[Problem description]: Scan the entries below for the word "finishes". Copy each line that has it.

[Data excerpts]:
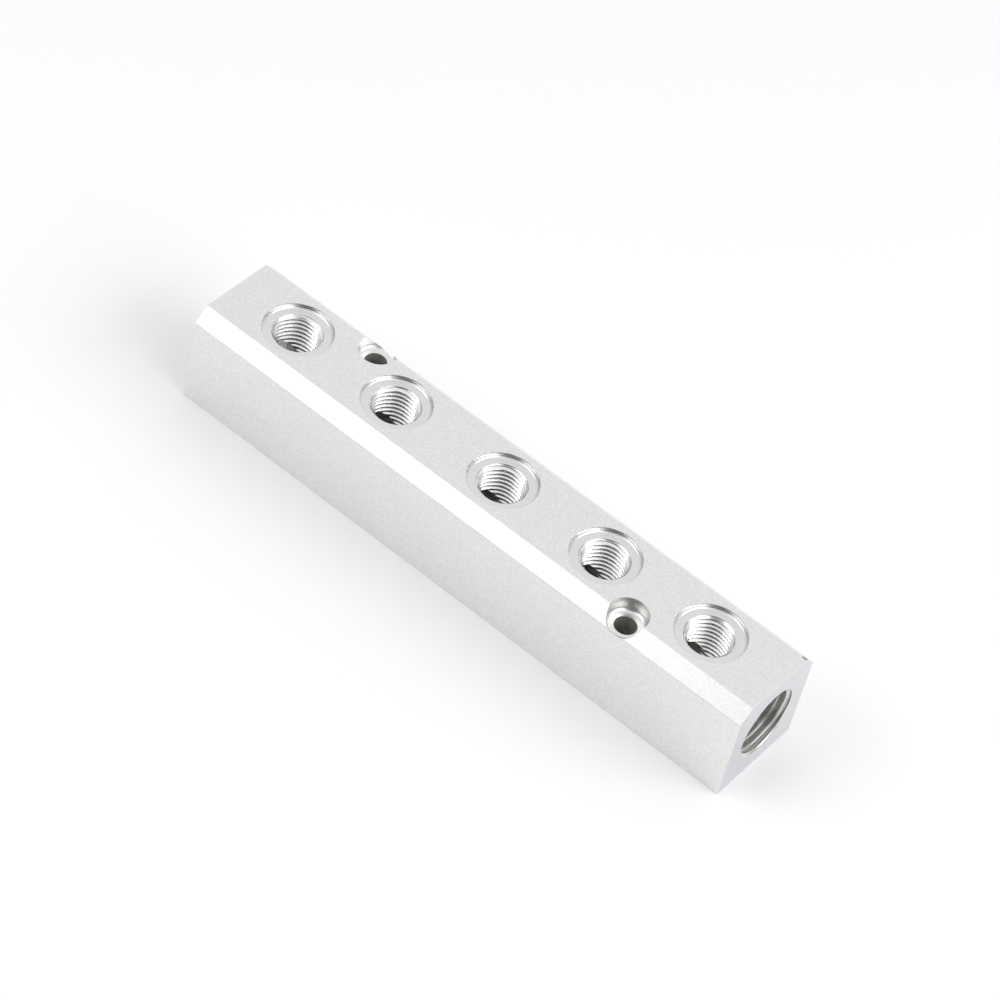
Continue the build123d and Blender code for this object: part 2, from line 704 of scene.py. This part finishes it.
def thread_section(name, pitch, drill, height):
    """The groove cut across: one flat face in the XZ plane, centred on this height."""
    wall = drill + skim
    root = drill + thread_depth * pitch
    mouth = pitch - crest_flat
    foot = root_flat + 2 * (root - wall) * tan(flank)
    bpy.ops.mesh.primitive_plane_add(
        size=1,
        location=(wall - strip / 2, 0, height),
        rotation=(pi / 2, 0, 0),
    )
    bpy.context.object.scale = (strip, mouth, 1)
    section = new_piece(name)

    def on_outer_edge(start, end):
        return min(start.x, end.x) > wall - close / 2

    def on_middle_part(start, end):
        return on_outer_edge(start, end) and abs(start.z + end.z - 2 * height) < close

    # The strip's outer edge in three parts, and the V drawn out of the middle one
    cuts = 2
    edit_edges(section, on_outer_edge)
    bpy.ops.mesh.subdivide(number_cuts=cuts)
    leave_edit()
    edit_edges(section, on_middle_part)
    widen = foot * (cuts + 1) / mouth
    bpy.ops.transform.resize(value=(1, 1, widen), center_override=(wall, 0, height))
    bpy.ops.mesh.extrude_region_move(TRANSFORM_OT_translate={"value": (root - wall, 0, 0)})
    bpy.ops.transform.resize(value=(1, 1, root_flat / foot), center_override=(root, 0, height))
    bpy.ops.mesh.select_all(action="SELECT")
    bpy.ops.mesh.dissolve_faces()
    leave_edit()

    # The two corners that become the thread's crests, rounded nearly up to the strip's ends
    edit(section, "VERT")
    bpy.ops.object.mode_set(mode="OBJECT")
    for corner in section.data.vertices:
        on_wall = abs(corner.co.x - wall) < close / 2
        corner.select = on_wall and abs(corner.co.z - height) < mouth / 2 - close
    bpy.ops.object.mode_set(mode="EDIT")
    bpy.ops.mesh.bevel(offset=(mouth - foot) / 2 - close, segments=crest_steps, affect="VERTICES")
    leave_edit()
    return section


# %% [markdown]
# ## The groove, wound up
#
# The Screw modifier winds the section round the hole's axis and up by one pitch in each turn.
# The two open ends are filled, so the groove is a closed solid that can cut. A pipe thread's
# taper is under half a millimetre over this depth, so the groove is wound straight and all its
# crests come out alike.

# %% The groove, wound up
def thread_cutter(name, pitch, drill, start, end, finish):
    """A closed right-handed helical groove from the depth end up to the depth start."""
    groove = thread_section(name, pitch, drill, -end)
    finish_modifier(
        groove,
        "SCREW",
        axis="Z",
        angle=tau,
        screw_offset=pitch,
        iterations=ceil((end - start) / pitch),
        steps=steps_round,
        render_steps=steps_round,
        use_merge_vertices=False,
    )
    edit(groove, "EDGE")
    bpy.ops.mesh.select_non_manifold()
    bpy.ops.mesh.fill_holes(sides=0)
    bpy.ops.mesh.select_all(action="SELECT")
    bpy.ops.mesh.normals_make_consistent(inside=False)
    leave_edit()
    groove.data.materials.append(finish)
    mark_rings(groove, with_depth=False)
    return groove


# %% [markdown]
# ## The threads
#
# Each groove goes right up through the lead-in, where the tap starts, and ends a little above
# the foot of the drilled wall, as far as the tap reaches. A tap starts at whatever angle it
# meets the hole, so the threads don't line up from hole to hole.

# %% The threads
inch = 25.4 * mm
outlet_pitch = inch / 18
inlet_pitch = inch / 14
runout = 1.0 * mm  # how far above the foot of the drilled wall the lowest turn ends
outlet_tap_turns = (0.75, 0.54, 0.35, 0.35, 0.0)  # of a turn: where each tap has started
inlet_tap_turn = 0.85

for outlet, tap_turn in zip(outlets, outlet_tap_turns):
    groove = thread_cutter(
        "outlet_tap",
        outlet_pitch,
        outlet_drill,
        start=recess_depth - overrun,
        end=outlet_foot - runout - tap_turn * outlet_pitch,
        finish=tapped,
    )
    set_at(groove, (outlet["pos_m"][0], 0, bar_height), outlet["axis"])
    cut_with(groove)
for inlet in inlets:
    groove = thread_cutter(
        "inlet_tap",
        inlet_pitch,
        inlet_drill,
        start=-overrun,
        end=inlet_depth - runout - inlet_tap_turn * inlet_pitch,
        finish=bored,
    )
    set_at(groove, (half_length * inlet["axis"][0], 0, passage_height), inlet["axis"])
    cut_with(groove)
print("after the threads:", len(block.data.polygons), "faces")

# %% [markdown]
# ## The nick
#
# Something hard has struck the far top edge just before the right end, and left a small torn
# dent. A flattened ball cuts it, with its own dull metal.

# %% The nick
nick_size = Vector((1.7, 0.9, 1.1)) * mm
nick_place = Vector((half_length - nick_size.x / 2, bar_width / 2 - edge_chamfer, bar_height))
nick_steps = 20
unit_ball = 0.5  # the radius of a ball one across, which is then scaled to the nick's size
bpy.ops.mesh.primitive_uv_sphere_add(
    segments=nick_steps, ring_count=nick_steps // 2, radius=unit_ball, location=nick_place
)
bpy.context.object.scale = nick_size
nick = new_piece("nick")
nick.data.materials.append(bruised)
cut_with(nick)
print("after the nick:", len(block.data.polygons), "faces")

# %% [markdown]
# ## Shading
#
# Turned walls and rounded edges are smooth to the eye, and the edges between two cuts are
# sharp. An angle tells them apart, and weighted normals keep the flat faces flat up to their
# rounded edges.

# %% Shading
smooth_up_to = radians(20)
pick(block)
bpy.ops.object.shade_smooth_by_angle(angle=smooth_up_to)
finish_modifier(block, "WEIGHTED_NORMAL", keep_sharp=True)
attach(block, "root")
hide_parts("manifold_block")
print("shaded:", block.name, "with", len(block.data.materials), "finishes")

# %% [markdown]
# ## The floor
#
# A matt white board, so the bar's own soft shadow is all that shows on it.

# %% Floor
floor_material, tree, shader = new_material(
    "matt_white_board",
    **{"Base Color": linear("#FAFAFA"), "Roughness": 0.9},
)
floor_size = 12  # metres, so its edge is far outside the picture
bpy.ops.mesh.primitive_plane_add(size=floor_size)
floor = new_piece("floor")
floor.data.materials.append(floor_material)
print("floor:", floor_material.name)

# %% [markdown]
# ## The light tent
#
# The bar stands in a white light tent. Metal shows what is around it, so what the tent looks
# like matters more than how much light there is. Its cloth darkens down to the horizon, but for
# the back wall, and it is open towards the front. The dark room there draws the dark lines in
# the threads and on the far wall of each recess. The camera is a dark spot of its own, and the
# lead-ins' far sides show it, because they face it.

# %% The light tent
tent_white = linear("#F2F2F3")
tent_foot_grey = linear("#6C6C6C")
dark_room = linear("#303030")
tent_foot, tent_side = radians(10), radians(28)  # grey below the one, white above the other

# How far round each part of the tent reaches: whole inside the one, nothing beyond the other
back_wall_half_angles = radians(30), radians(55)
opening_half_angles = radians(30), radians(52)
camera_half_angles = radians(9), radians(17)


def pointing(azimuth, elevation):
    """The direction with this azimuth from +X and this elevation, both in degrees."""
    turn, rise = radians(azimuth), radians(elevation)
    return Vector((cos(rise) * cos(turn), cos(rise) * sin(turn), sin(rise)))


towards_back_wall = pointing(azimuth=118, elevation=8)
towards_opening = pointing(azimuth=288, elevation=4)
towards_camera = pointing(azimuth=298.49, elevation=46.57)
world = bpy.data.worlds.new("light_tent")
bpy.context.scene.world = world
world.use_nodes = True
tree = world.node_tree
tree.nodes.clear()
direction = add_node(tree, "ShaderNodeTexCoord").outputs["Generated"]
rise = add_node(tree, "ShaderNodeSeparateXYZ", links={"Vector": direction}).outputs["Z"]
above_foot = step_between(tree, rise, sin(tent_foot), sin(tent_side))
surroundings = blend(tree, tent_foot_grey, tent_white, above_foot)
tent_parts = (
    (towards_back_wall, back_wall_half_angles, tent_white),
    (towards_opening, opening_half_angles, dark_room),
    (towards_camera, camera_half_angles, dark_room),
)
for towards, (inner, outer), shade in tent_parts:
    nearness = add_node(
        tree,
        "ShaderNodeVectorMath",
        {"operation": "DOT_PRODUCT", 1: towards},
        {0: direction},
    )
    inside = step_between(tree, nearness.outputs["Value"], cos(outer), cos(inner))
    surroundings = blend(tree, surroundings, shade, inside)
glow = add_node(tree, "ShaderNodeBackground", {"Strength": 1.0}, {"Color": surroundings})
add_node(tree, "ShaderNodeOutputWorld", links={"Surface": glow.outputs["Background"]})
print("tent:", world.name, "in", len(tent_parts) + 1, "parts")

# %% [markdown]
# ## The lamps
#
# One broad soft lamp stands at the front left and another at the right. They whiten the chamfer
# and the sides of every recess. A lamp's power follows from its size and from how bright its
# face should be, so it can be resized and its reflection stays as bright.

# %% The lamps
def softbox(name, towards, distance, width, height, radiance):
    """A soft lamp that looks back at the bar, as bright to the eye as its radiance."""
    bpy.ops.object.light_add(type="AREA")
    lamp = bpy.context.object
    lamp.name = name
    lamp.data.shape = "RECTANGLE"
    lamp.data.size = width
    lamp.data.size_y = height
    lamp.data.energy = radiance * width * height * pi
    lamp.location = towards * distance
    lamp.rotation_euler = towards.to_track_quat("Z", "Y").to_euler()
    print("lamp:", name, round(lamp.data.energy, 2), "W")


towards_front_left = pointing(azimuth=229, elevation=36)
towards_right = pointing(azimuth=5, elevation=35)
softbox("front_left", towards_front_left, distance=1.2, width=1.0, height=0.65, radiance=1.6)
softbox("right", towards_right, distance=1.2, width=1.4, height=0.65, radiance=2.3)

# %% [markdown]
# ## The camera
#
# A long lens from about a metre away, above the bar's right-hand end and rolled a little, so
# the bar lies across the picture from its upper left to its lower right.

# %% Camera
camera_roll = radians(14.86)
camera_distance = 1.0058  # metres
aim = Vector((-2.4, 6.8, 15.0)) * mm
lens_mm = 144.33
sensor_mm = 36.0
farthest = 100  # metres

bpy.ops.object.camera_add()
camera = bpy.context.object
level = Vector((0, 0, 1)).cross(towards_camera).normalized()
upright = towards_camera.cross(level)
right = level * cos(camera_roll) + upright * sin(camera_roll)
up = towards_camera.cross(right)
stand = Matrix((right, up, towards_camera)).transposed().to_4x4()
camera.matrix_world = Matrix.Translation(aim + camera_distance * towards_camera) @ stand
camera.data.lens = lens_mm
camera.data.sensor_width = sensor_mm
camera.data.clip_end = farthest
bpy.context.scene.camera = camera
bpy.context.scene.view_settings.view_transform = "Standard"
print("camera:", lens_mm, "mm lens,", camera_distance, "m from the bar")

# %% [markdown]
# ## Finish
#
# The finished bar's triangles are counted.

# %% Finish
print("triangles:", sum(len(face.vertices) - 2 for face in block.data.polygons))
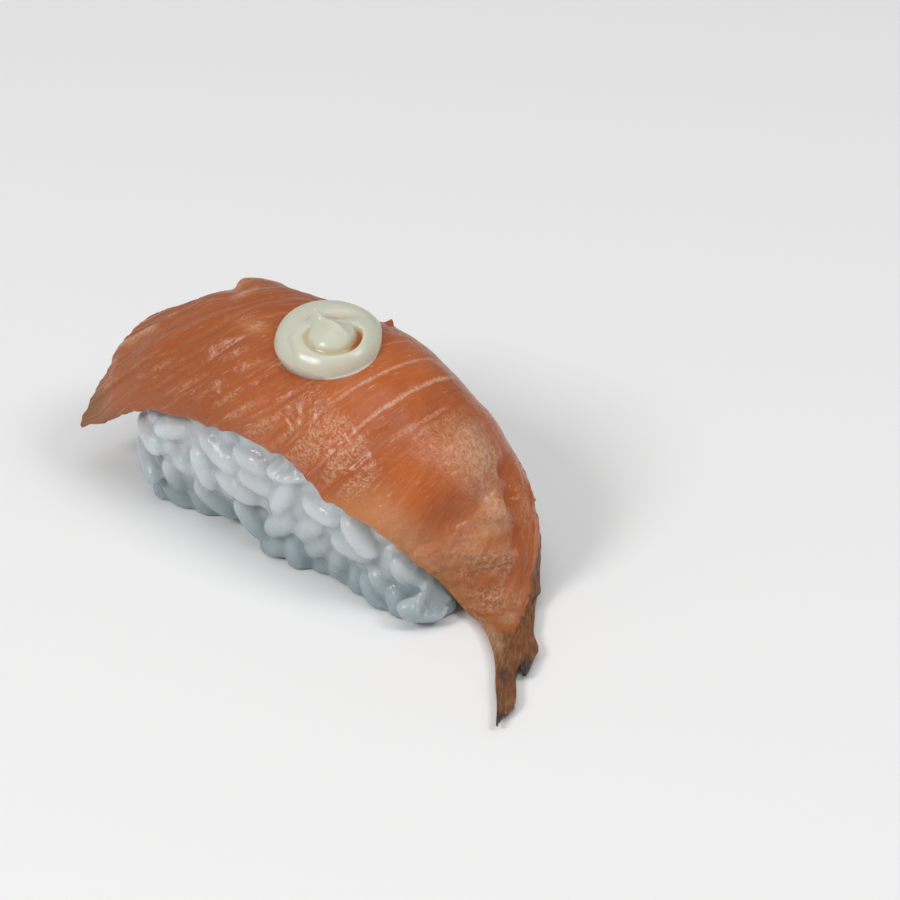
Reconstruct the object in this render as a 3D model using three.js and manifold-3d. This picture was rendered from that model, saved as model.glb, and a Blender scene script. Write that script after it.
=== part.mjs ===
// Salmon nigiri: a block of pressed sushi rice, a slice of salmon laid over it and a
// piped dollop of mayonnaise on top. A standalone three.js model, in millimetres, +Z up.
// The origin is on the rice's flat underside, below the slice's crown. +X runs along the slice to its
// ragged tail, and -Y is the side where the slice hangs lowest.

import * as THREE from "three";
import { mergeVertices } from "three/addons/utils/BufferGeometryUtils.js";
import Module from "manifold-3d";

const wasm = await Module();
wasm.setup();

const DEG = Math.PI / 180;
const CLEARANCE = 0.3; // free gap between two pieces that rest on each other

// ---- Driving dimensions ----

const RICE = {
  centreX: -0.8,
  halfLength: 25,
  halfWidth: 13.2,
  height: 28, // of the mound before the slice presses its top into shape
  squareness: 7, // exponent of the footprint: 2 is an ellipse, more is boxier
  lean: 2.0, // how far the -X end leans out at half height
  bellyHeight: 8, // where the block is widest
  tuck: 0.03, // share by which the foot is narrower than the belly
  coreDepth: 2.0, // the core lies this far inside the grains' outer envelope
};

// A hollow in the foot of the near side, where no grains reach the table.
const HOLLOW = { angle: 4.27, halfAngle: 0.27, depth: 0.29, height: 8 };

// Further along the near side, the foot is drawn in.
const NEAR_TUCK = { angle: 5.1, halfAngle: 0.3, depth: 0.14, height: 11 };

// The far +X corner falls away with height, because the slice leaves it uncovered.
const SHAVE = { angle: 0.8, halfAngle: 0.55, depth: 0.22, height: 10 };

const GRAIN = {
  length: 7.2,
  width: 3.2,
  thickness: 2.8,
  sizeSpread: 0.14, // share by which a grain may be longer or shorter
  sides: 5,
  rings: 2,
  count: 108,
  depth: 1.2, // how far a grain's middle lies inside the envelope
};

const SLICE = {
  start: new THREE.Vector3(0.1, -0.6, 30.1), // its top side at the middle
  rows: 52,
  columns: 16,
  tailHeight: 1.4, // top side of the tail above the table
  tableGap: 0.35, // the slice's lowest point above the table
};

const DOLLOP = {
  along: 0.4, // where it sits on the slice
  across: -0.1,
  radius: 7.1,
  shoulder: 2.15, // height of the rounded body
  peak: 1.35, // height of the pulled-up tip above the body
  grooveDepth: 1.0,
  tip: { x: -1.35, y: 0.15 }, // in the dollop's own x and y
  // The last coil: its middle, half its width, and its reach to the front and back.
  heart: { x: 0.9, y: -2, half: 3.55, front: 3, back: 2.1 },
  turn: 39.5, // degrees: heading of the dollop's own x axis
  rings: 16,
  around: 48,
};

const COLOURS = { rice: 0xa9b2b6, salmon: 0xb26339, mayonnaise: 0xcbcab6 };

// ---- Small helpers ----

const clamp = (v, low, high) => Math.min(high, Math.max(low, v));
const smooth = (low, high, v) => {
  const s = clamp((v - low) / (high - low), 0, 1);
  return s * s * (3 - 2 * s);
};
const bell = (v) => Math.exp(-v * v);

// A repeatable draw between 0 and 1 for the n-th item of a kind.
const draw = (n, kind) => {
  const v = Math.sin(n * 12.9898 + kind * 78.233 + 1.7) * 43758.5453;
  return v - Math.floor(v);
};

// A smooth curve through a few [position, value] stations, level at both ends.
function along(stations) {
  const n = stations.length;
  const slope = stations.map((station, i) => {
    if (i === 0 || i === n - 1) return 0;
    const [a, b] = [stations[i - 1], stations[i + 1]];
    const before = (station[1] - a[1]) / (station[0] - a[0]);
    const after = (b[1] - station[1]) / (b[0] - station[0]);
    return before * after <= 0 ? 0 : (2 * before * after) / (before + after);
  });
  return (at) => {
    const v = clamp(at, stations[0][0], stations[n - 1][0]);
    let i = 0;
    while (i < n - 2 && v > stations[i + 1][0]) i += 1;
    const [x0, y0] = stations[i];
    const [x1, y1] = stations[i + 1];
    const h = x1 - x0;
    const s = (v - x0) / h;
    return (
      y0 * (1 + 2 * s) * (1 - s) ** 2 +
      h * slope[i] * s * (1 - s) ** 2 +
      y1 * s * s * (3 - 2 * s) -
      h * slope[i + 1] * s * s * (1 - s)
    );
  };
}

// ---- The salmon slice, a sheet bent along its length and across its width ----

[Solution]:
Continue the build123d and Blender code for this object: part 2, from line 704 of scene.py. This part finishes it.
print("shaded:", block.name, "with", len(block.data.materials), "finishes")